- Exercise inputs
━━━
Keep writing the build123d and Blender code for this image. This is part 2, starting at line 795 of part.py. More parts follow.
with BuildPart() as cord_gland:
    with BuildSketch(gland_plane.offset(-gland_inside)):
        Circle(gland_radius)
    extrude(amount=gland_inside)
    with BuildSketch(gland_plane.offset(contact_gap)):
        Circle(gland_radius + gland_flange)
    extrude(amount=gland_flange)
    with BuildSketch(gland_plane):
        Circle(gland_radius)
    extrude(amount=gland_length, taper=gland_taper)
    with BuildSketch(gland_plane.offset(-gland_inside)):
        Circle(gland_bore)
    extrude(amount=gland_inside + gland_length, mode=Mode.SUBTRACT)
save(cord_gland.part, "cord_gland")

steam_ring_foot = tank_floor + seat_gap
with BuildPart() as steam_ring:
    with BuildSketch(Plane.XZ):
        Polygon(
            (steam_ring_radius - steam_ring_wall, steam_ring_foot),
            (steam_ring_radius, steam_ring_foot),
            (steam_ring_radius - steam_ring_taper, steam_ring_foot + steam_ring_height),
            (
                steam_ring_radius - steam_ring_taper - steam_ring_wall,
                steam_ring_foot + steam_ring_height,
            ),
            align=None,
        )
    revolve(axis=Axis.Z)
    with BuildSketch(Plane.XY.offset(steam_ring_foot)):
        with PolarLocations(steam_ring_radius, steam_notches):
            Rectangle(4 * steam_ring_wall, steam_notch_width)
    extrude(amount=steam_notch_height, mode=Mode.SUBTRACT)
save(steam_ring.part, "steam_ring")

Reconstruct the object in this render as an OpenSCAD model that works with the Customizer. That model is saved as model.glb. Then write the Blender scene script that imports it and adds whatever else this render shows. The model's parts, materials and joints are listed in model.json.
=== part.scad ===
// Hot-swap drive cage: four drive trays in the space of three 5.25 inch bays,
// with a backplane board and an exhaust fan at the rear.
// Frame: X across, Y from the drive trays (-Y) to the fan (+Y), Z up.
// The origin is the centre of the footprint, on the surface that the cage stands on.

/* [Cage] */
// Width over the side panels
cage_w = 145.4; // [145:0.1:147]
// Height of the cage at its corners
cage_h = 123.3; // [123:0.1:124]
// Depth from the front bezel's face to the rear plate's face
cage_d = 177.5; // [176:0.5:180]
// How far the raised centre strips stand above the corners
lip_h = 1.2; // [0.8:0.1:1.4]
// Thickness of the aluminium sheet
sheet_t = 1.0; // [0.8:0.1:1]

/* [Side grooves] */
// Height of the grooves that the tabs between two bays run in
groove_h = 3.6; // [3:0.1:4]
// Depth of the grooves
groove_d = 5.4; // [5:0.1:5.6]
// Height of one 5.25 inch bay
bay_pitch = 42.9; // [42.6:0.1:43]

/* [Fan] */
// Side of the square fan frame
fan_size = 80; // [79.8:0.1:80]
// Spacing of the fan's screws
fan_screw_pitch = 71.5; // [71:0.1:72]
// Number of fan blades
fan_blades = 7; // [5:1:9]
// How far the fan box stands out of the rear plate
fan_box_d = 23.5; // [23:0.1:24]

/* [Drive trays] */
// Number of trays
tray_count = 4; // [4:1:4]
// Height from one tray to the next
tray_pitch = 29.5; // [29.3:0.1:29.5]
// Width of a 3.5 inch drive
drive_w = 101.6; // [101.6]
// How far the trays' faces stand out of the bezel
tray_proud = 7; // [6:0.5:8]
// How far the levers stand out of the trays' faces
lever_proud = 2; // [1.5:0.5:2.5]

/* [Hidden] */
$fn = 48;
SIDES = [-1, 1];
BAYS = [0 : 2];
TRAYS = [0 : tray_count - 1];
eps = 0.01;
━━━
- Your task
Return every record above exactly as it appears.

- Reply
Keep writing the build123d and Blender code for this image. This is part 2, starting at line 795 of part.py. More parts follow.
with BuildPart() as cord_gland:
    with BuildSketch(gland_plane.offset(-gland_inside)):
        Circle(gland_radius)
    extrude(amount=gland_inside)
    with BuildSketch(gland_plane.offset(contact_gap)):
        Circle(gland_radius + gland_flange)
    extrude(amount=gland_flange)
    with BuildSketch(gland_plane):
        Circle(gland_radius)
    extrude(amount=gland_length, taper=gland_taper)
    with BuildSketch(gland_plane.offset(-gland_inside)):
        Circle(gland_bore)
    extrude(amount=gland_inside + gland_length, mode=Mode.SUBTRACT)
save(cord_gland.part, "cord_gland")

steam_ring_foot = tank_floor + seat_gap
with BuildPart() as steam_ring:
    with BuildSketch(Plane.XZ):
        Polygon(
            (steam_ring_radius - steam_ring_wall, steam_ring_foot),
            (steam_ring_radius, steam_ring_foot),
            (steam_ring_radius - steam_ring_taper, steam_ring_foot + steam_ring_height),
            (
                steam_ring_radius - steam_ring_taper - steam_ring_wall,
                steam_ring_foot + steam_ring_height,
            ),
            align=None,
        )
    revolve(axis=Axis.Z)
    with BuildSketch(Plane.XY.offset(steam_ring_foot)):
        with PolarLocations(steam_ring_radius, steam_notches):
            Rectangle(4 * steam_ring_wall, steam_notch_width)
    extrude(amount=steam_notch_height, mode=Mode.SUBTRACT)
save(steam_ring.part, "steam_ring")

Reconstruct the object in this render as an OpenSCAD model that works with the Customizer. That model is saved as model.glb. Then write the Blender scene script that imports it and adds whatever else this render shows. The model's parts, materials and joints are listed in model.json.
=== part.scad ===
// Hot-swap drive cage: four drive trays in the space of three 5.25 inch bays,
// with a backplane board and an exhaust fan at the rear.
// Frame: X across, Y from the drive trays (-Y) to the fan (+Y), Z up.
// The origin is the centre of the footprint, on the surface that the cage stands on.

/* [Cage] */
// Width over the side panels
cage_w = 145.4; // [145:0.1:147]
// Height of the cage at its corners
cage_h = 123.3; // [123:0.1:124]
// Depth from the front bezel's face to the rear plate's face
cage_d = 177.5; // [176:0.5:180]
// How far the raised centre strips stand above the corners
lip_h = 1.2; // [0.8:0.1:1.4]
// Thickness of the aluminium sheet
sheet_t = 1.0; // [0.8:0.1:1]

/* [Side grooves] */
// Height of the grooves that the tabs between two bays run in
groove_h = 3.6; // [3:0.1:4]
// Depth of the grooves
groove_d = 5.4; // [5:0.1:5.6]
// Height of one 5.25 inch bay
bay_pitch = 42.9; // [42.6:0.1:43]

/* [Fan] */
// Side of the square fan frame
fan_size = 80; // [79.8:0.1:80]
// Spacing of the fan's screws
fan_screw_pitch = 71.5; // [71:0.1:72]
// Number of fan blades
fan_blades = 7; // [5:1:9]
// How far the fan box stands out of the rear plate
fan_box_d = 23.5; // [23:0.1:24]

/* [Drive trays] */
// Number of trays
tray_count = 4; // [4:1:4]
// Height from one tray to the next
tray_pitch = 29.5; // [29.3:0.1:29.5]
// Width of a 3.5 inch drive
drive_w = 101.6; // [101.6]
// How far the trays' faces stand out of the bezel
tray_proud = 7; // [6:0.5:8]
// How far the levers stand out of the trays' faces
lever_proud = 2; // [1.5:0.5:2.5]

/* [Hidden] */
$fn = 48;
SIDES = [-1, 1];
BAYS = [0 : 2];
TRAYS = [0 : tray_count - 1];
eps = 0.01;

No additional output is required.